L’idée du premier consul n’était pas généralement admirée dans son entourage, et dès cette époque il y avait une sorte de conflit entre la police administrative et le ministère de l’intérieur. Chaptal, éclairé par les progrès de l’agriculture et de l’industrie, assez initié aux réalités du commerce pour savoir ce qu’on en peut attendre quand on le laisse libre, opposait une force d’inertie aux tentatives de réglementation. Une commission spéciale attachée à la municipalité était devenue, après le 18 brumaire, ce qu’on a appelé depuis la préfecture de police. Ce service avait alors pour chef M. Dubois, successivement avocat au parlement, procureur au Châtelet, juge au civil et au criminel : c’est dire que ce magistrat n’était pas dégagé des préventions contre le libre commerce dont on s’imprègne en manipulant les anciennes lois.

Dès les premiers symptômes de la crise alimentaire, M. Dubois avait proposé au ministre d’empêcher la circulation des grains vers les côtes de l’Océan, dans la crainte qu’ils ne fussent destinés à l’Angleterre. Il avait signifié aux boulangers de Paris l’ordre de maintenir le pain à 13 sous les quatre livres; aussitôt les marchands forains avaient disparu et plus de quatre cents fours avaient été éteints. Le préfet de police s’empressa de fouiller dans l’arsenal des vieilles lois, et en tira un édit de 1776, aux termes duquel il déclara que tout boulanger ayant suspendu son commerce ne pourrait plus le reprendre, et serait en outre passible d’une amende de 500 fr.
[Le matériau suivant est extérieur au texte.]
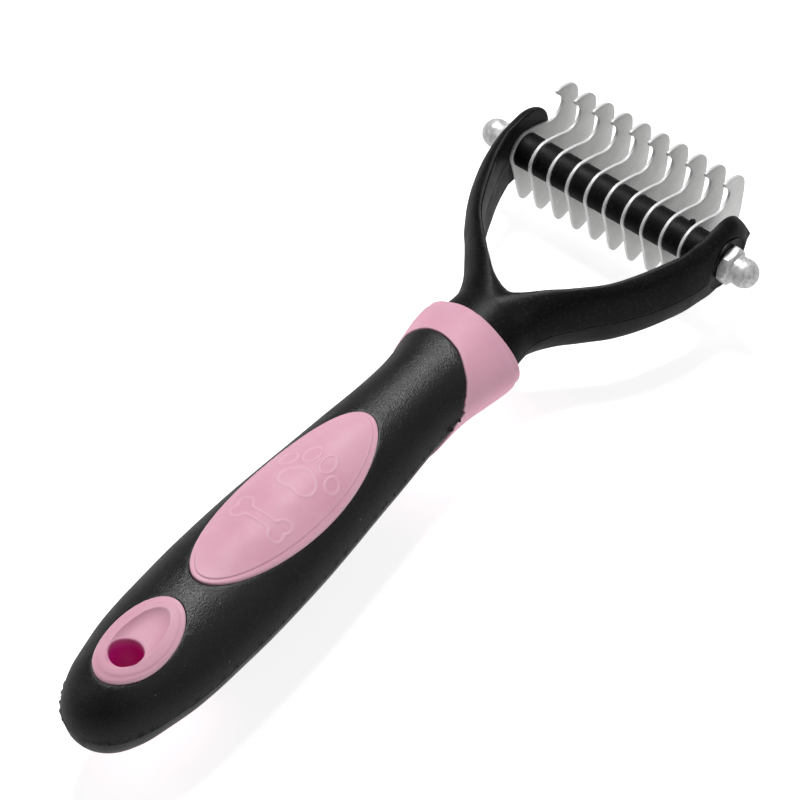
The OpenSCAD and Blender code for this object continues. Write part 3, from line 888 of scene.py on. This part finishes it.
# ---------------------------------------------------------------- fork
fork_outer = profile([
    (-56, 10.4), (-51, 10.4), (-49, 10.3), (-44.5, 10.1), (-41.8, 10.8), (-38.3, 12.5), (-35, 14.8),
    (-31, 17.8),
    (-28, 20.3), (-25, 22.3), (-22, 24.2), (-18, 26.2), (-12, 28.4), (-6, 29.6), (0, 30.1), (5, 29.9),
    (9.2, 28.4)])
fork_inner = profile([
    (-31, 12.3), (-27.4, 15.8), (-24.8, 17.7), (-21.7, 19.4), (-18.6, 20.9), (-15.3, 22.3),
    (-12, 23.7), (-9.3, 24.6), (-7, 25.25), (-5.4, 25.65), (-4.6, 25.85)])
# The crotch: its ridge on the fork's top and bottom, and its nose at mid height, as (x, y) pairs
CROTCH_RIDGE = curve([(0, -44), (1.4, -42.6), (2.7, -41.05), (3.8, -39.8), (5.3, -38.1), (6.8, -36.4),
                      (8, -35.1), (10.2, -33.05), (12.3, -31)], 8)
CROTCH_NOSE = curve([(0, -37.3), (1.8, -37.2), (3.2, -36.9), (4.4, -36.55), (5.8, -36), (7.2, -35.2),
                     (8.4, -34.4), (10.3, -32.8), (12.3, -31)], 8)
SHANK_BACK = -54.5
CROTCH_Y = -44.0
ARMS_Y = -31.0
ARM_EDGE = 0.42                           # round on the arms' edges
STATION_STEP = 0.8                        # spacing of the rows of points along the fork
FACE_STEP = 0.62                          # spacing of the points on its outer faces
RAMP_BACK = -9.0                          # stations stand closer from here to the seats


def ridge(y):
    """Half width of the fork's opening at its top and bottom, and the opening's nose (x, y) below it."""
    x = np.where(y < CROTCH_Y, 0.0, np.interp(y, CROTCH_RIDGE[:, 1], CROTCH_RIDGE[:, 0]))
    nose_x = np.where(y < CROTCH_Y, 0.0, np.interp(y, CROTCH_RIDGE[:, 1], CROTCH_NOSE[:, 0]))
    nose_y = np.where(y < CROTCH_Y, y, np.interp(y, CROTCH_RIDGE[:, 1], CROTCH_NOSE[:, 1]))
    arm = np.where(y < SEAT_START, fork_inner(np.minimum(y, SEAT_START)), SEAT_X)
    ahead = y > ARMS_Y
    return np.where(ahead, arm, x), np.where(ahead, arm, nose_x), np.where(ahead, y, nose_y)


def station(u):
    """Place y, and the share of an arm's height there, for a coordinate that runs on round the arm's end."""
    turn = np.clip((u - ARM_ROUND_Y) / ARM_H, 0, np.pi / 2)
    return np.where(u < ARM_ROUND_Y, u, ARM_ROUND_Y + ARM_H * np.sin(turn)), turn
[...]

Cette ordonnance, fort approuvée du premier consul, fut appliquée de la manière la plus rigoureuse. On s’applaudissait de voir dispa-

  1. Ce passage est emprunté à une très curieuse Note sur l’Organisation de la Boulangerie, rédigée par les deux fils du comte Dubois, d’après les souvenirs conservés dans la famille, et communiquée à la commission du conseil d’état, qui l’a insérée dans son deuxième rapport.